[EXERCISE PROMPT] Among the entries below, count the lines that contain the word "Blender". Write down only the total.

* BEGIN TASK INPUT *

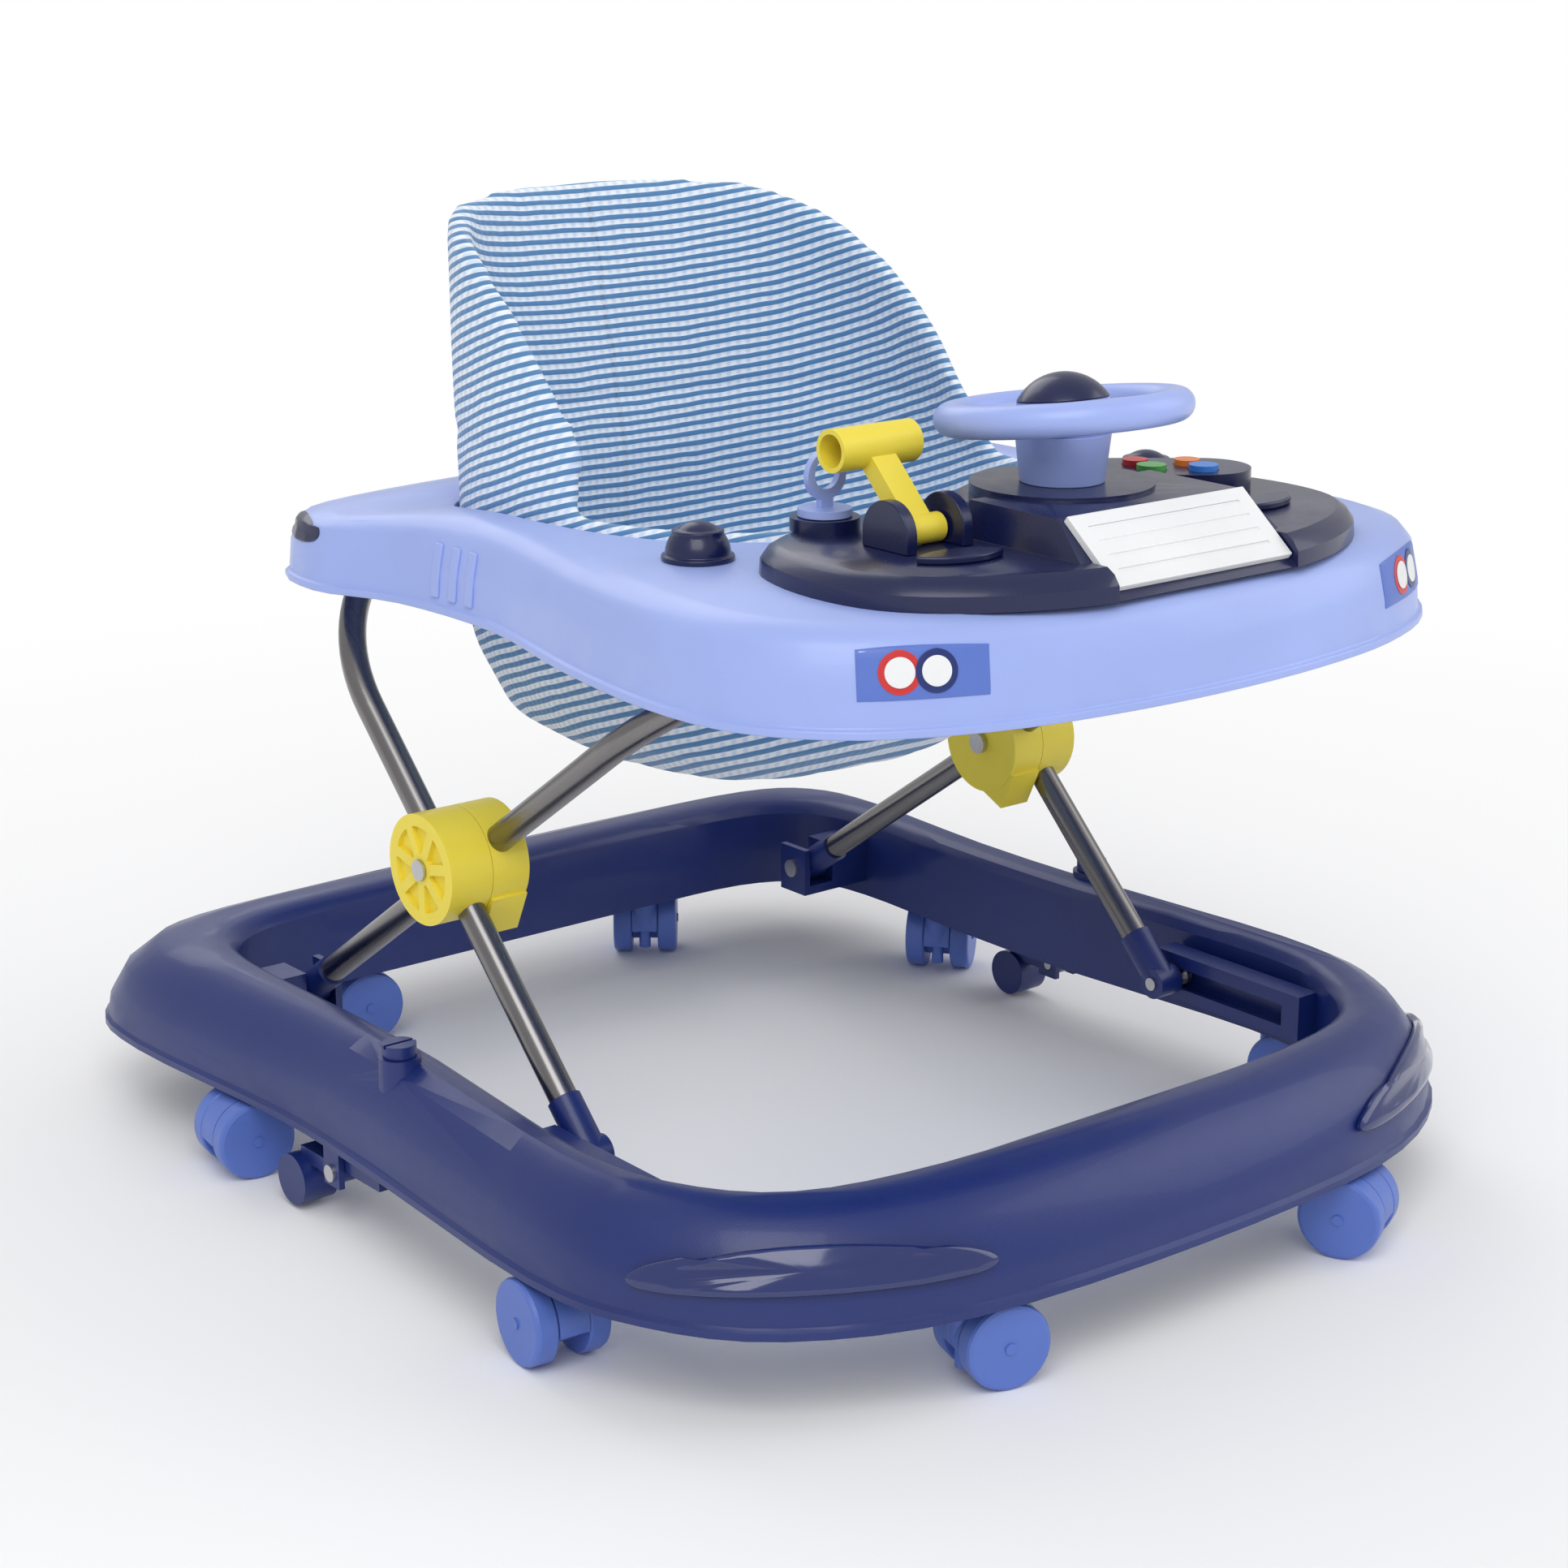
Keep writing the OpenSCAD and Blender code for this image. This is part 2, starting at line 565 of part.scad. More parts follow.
module lever_housing() {
    color("navy") translate(lever_c) {
        for (x = [-22, 15]) difference() {
            union() {
                translate([x, 0, 0]) rotate([0, 90, 0]) cylinder(r = 17, h = 7);
                translate([x, -17, -8]) cube([7, 34, 8]);
            }
            translate([-50, -50, -108]) cube(100);
        }
        rotate([0, 90, 0]) cylinder(r = 3, h = 34, center = true);
    }
}
module shift_lever() {
    color("gold") translate(lever_c) difference() {
        union() {
            rotate([0, 90, 0]) cylinder(r = 7.5, h = 26, center = true);
            rotate([lever_lean, 0, 0]) translate([-8, 0, -5]) cube([16, 50, 10]);
            rotate([lever_lean, 0, 0]) translate([0, 52, 0]) rotate([0, 90, 0]) cylinder(r = 11, h = 52, center = true);
        }
        rotate([0, 90, 0]) cylinder(r = 3 + run_gap, h = 60, center = true);
        rotate([lever_lean, 0, 0]) translate([-30, 52, 0]) rotate([0, 90, 0]) cylinder(r = 8.5, h = 46);
    }
}
boss_p = [-112 * sx, -176 * sy];
module spinner_boss() {
    color("navy") translate(concat(boss_p, deck_z)) difference() {
        cylinder(r = 18, h = 7);
        translate([0, 0, 1]) cylinder(r = 3 + run_gap, h = 10);
    }
}
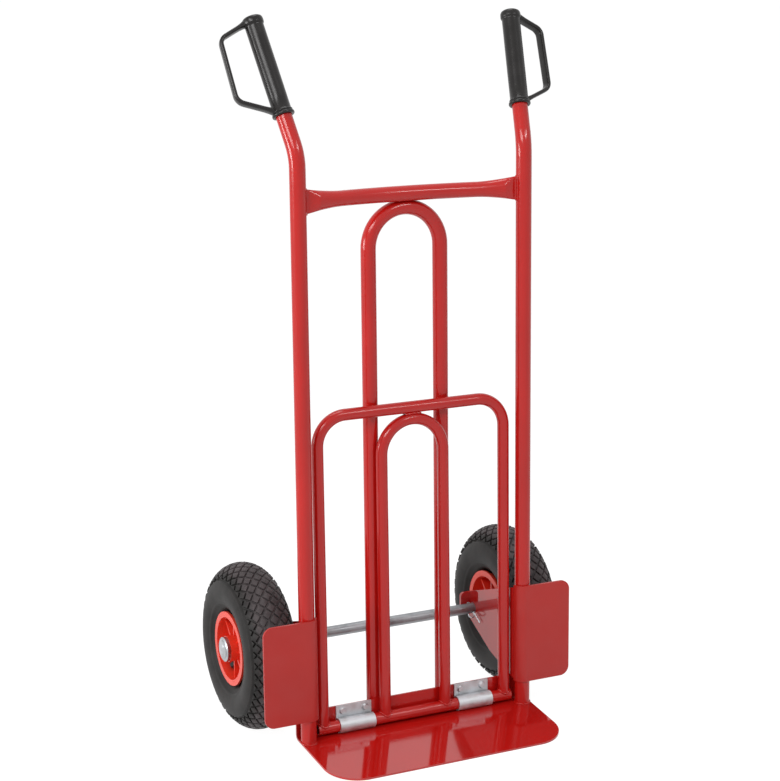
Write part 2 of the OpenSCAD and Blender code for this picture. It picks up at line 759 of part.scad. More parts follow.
module hinge_clip(s) color(zinc) leaned() difference() {
    start = 40;
    bore = fold_r + run_fit;
    joint = hinge_z + (bore + clip_t)*sin(start) - clip_t/4;
    translate([s*clip_x - clip_w/2, 0, 0]) rotate([90, 0, 90]) linear_extrude(clip_w) {
        translate([hinge_y, hinge_z]) ring_sector(bore, bore + clip_t, start, start + clip_wrap);
        translate([flange_y - clip_t - seat_gap, joint]) square([clip_t, clip_top - joint]);
    }
    for (b = [-1, 1])
        translate([s*clip_x + b*bolt_pitch/2, flange_y - clip_t - 2, bolt_z]) rotate([-90, 0, 0])
            cylinder(h = clip_t + 4, d = bolt_d + 2*seat_gap, $fn = 32);
}

// Each clip bolt's place on the clip's face, with Z pointing to the rear.
module bolt_places() {
    for (s = [-1, 1], b = [-1, 1])
        translate([s*clip_x + b*bolt_pitch/2, flange_y - clip_t - 2*seat_gap, bolt_z])
            rotate([-90, 0, 0]) children();
}

module clip_bolts() color(zinc) leaned() bolt_places() {
    stack = clip_t + toe_t + 2*seat_gap;
    cylinder(h = stack + nut_h + 2, d = bolt_d, $fn = 32);
    translate([0, 0, -bolt_head_h]) cylinder(h = bolt_head_h, d1 = bolt_head_d*0.7, d2 = bolt_head_d);
}

module clip_nuts() color(zinc) leaned() bolt_places()
    translate([0, 0, clip_t + toe_t + 3*seat_gap]) difference() {
        cylinder(h = nut_h, d = nut_d, $fn = 6);
        translate([0, 0, -1]) cylinder(h = nut_h + 2, d = bolt_d + 2*seat_gap, $fn = 32);
    }

// ---- grips ---------------------------------------------------------------

module grip(s) color(grip_black) leaned() side(s) handle_axis() {
    difference() {
        union() {
            translate([0, 0, grip_start])
                cylinder(h = grip_end - grip_start - grip_edge, d = grip_d);
            translate([0, 0, grip_start]) cylinder(h = collar_h, d = collar_d);
            translate([0, 0, grip_end - grip_cap_h])
                cylinder(h = grip_cap_h - grip_edge, d = grip_cap_d);
            translate([0, 0, grip_end - grip_edge])
                cylinder(h = grip_edge, d1 = grip_cap_d, d2 = grip_cap_d - 10);
            rotate([0, 0, strap_turn]) knuckle_guard();
        }
        translate([0, 0, grip_start - 1]) cylinder(h = handle_len - grip_start + 1 + seat_gap,
            r = grip_bore);
    }
}

// The strap that runs out from the grip's end, down beside the hand and back in.
module knuckle_guard() {
    root = grip_d/2 - 1.5;
    path = [
        [root, grip_end - grip_cap_h*0.62],
        [guard_top_out, grip_end - guard_top_drop],
        [guard_low_out, grip_start + guard_low_rise],
        [root, grip_start + collar_h + 2]
    ];
    half = strap_t/2;
    outer = strap_line(path, half, strap_corner_r + strap_t);
    inner = strap_line(path, -half, strap_corner_r);
    rotate([90, 0, 0]) translate([0, 0, -strap_w/2]) linear_extrude(strap_w)
        polygon(concat(outer, [for (i = [len(inner) - 1:-1:0]) inner[i]]));
}

// The strap's path moved sideways by d, with both corners rounded.
function shifted(a, b, d) = let (u = unit(b - a), n = [-u[1], u[0]]) [a + n*d, b + n*d];
function crossing(l, m) =
    let (u = l[1] - l[0], v = m[1] - m[0], w = m[0] - l[0],
         t = (w[0]*v[1] - w[1]*v[0])/(u[0]*v[1] - u[1]*v[0]))
    l[0] + t*u;
function strap_line(p, d, r) =
    let (l = [for (i = [0:2]) shifted(p[i], p[i + 1], d)],
         c1 = crossing(l[0], l[1]), c2 = crossing(l[1], l[2]))
    concat([l[0][0]], rounded_corner(l[0][0], c1, c2, r), rounded_corner(c1, c2, l[2][1], r),
        [l[2][1]]);

// ---- the assembly --------------------------------------------------------

upright(-1);  // left_upright
upright(1);  // right_upright
upper_crossbar();
back_arch();
toe_plate();
wheel_guard(-1);  // left_wheel_guard
wheel_guard(1);  // right_wheel_guard
axle_bracket(-1);  // left_axle_bracket
axle_bracket(1);  // right_axle_bracket
axle();
spacer(-1);  // left_spacer
spacer(1);  // right_spacer
split_pin(-1);  // left_split_pin
split_pin(1);  // right_split_pin
axle_cap(-1);  // left_axle_cap
axle_cap(1);  // right_axle_cap
rim_half(-1, 1);  // left_outer_rim
rim_half(-1, -1);  // left_inner_rim
rim_bolt_set(-1);  // left_rim_bolts
tyre(-1);  // left_tyre
inner_tube(-1);  // left_inner_tube
valve(-1);  // left_valve
bearings(-1);  // left_bearings
bearing_sleeve(-1);  // left_bearing_sleeve
rim_half(1, 1);  // right_outer_rim
rim_half(1, -1);  // right_inner_rim
rim_bolt_set(1);  // right_rim_bolts
tyre(1);  // right_tyre
inner_tube(1);  // right_inner_tube
valve(1);  // right_valve
bearings(1);  // right_bearings
bearing_sleeve(1);  // right_bearing_sleeve
fold_outer_tube();
fold_inner_arch();
fold_hinge_tube();
hinge_tube_plugs();
hinge_clip(-1);  // left_hinge_clip
hinge_clip(1);  // right_hinge_clip
clip_bolts();
clip_nuts();
grip(-1);  // left_grip
grip(1);  // right_grip
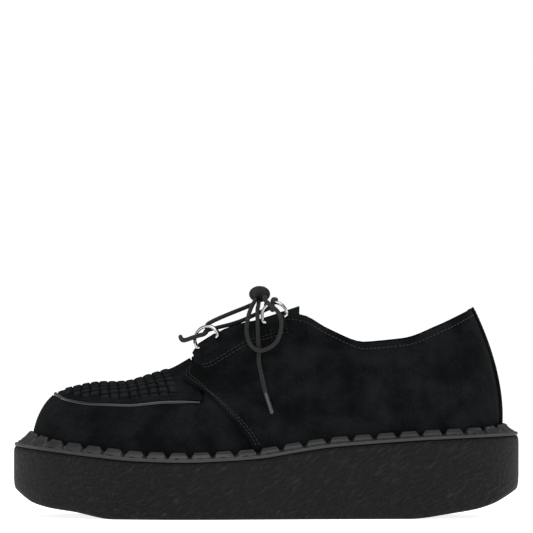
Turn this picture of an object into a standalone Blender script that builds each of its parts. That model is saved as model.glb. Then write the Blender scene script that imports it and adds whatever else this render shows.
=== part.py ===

* END TASK INPUT *

[SOLUTION] 3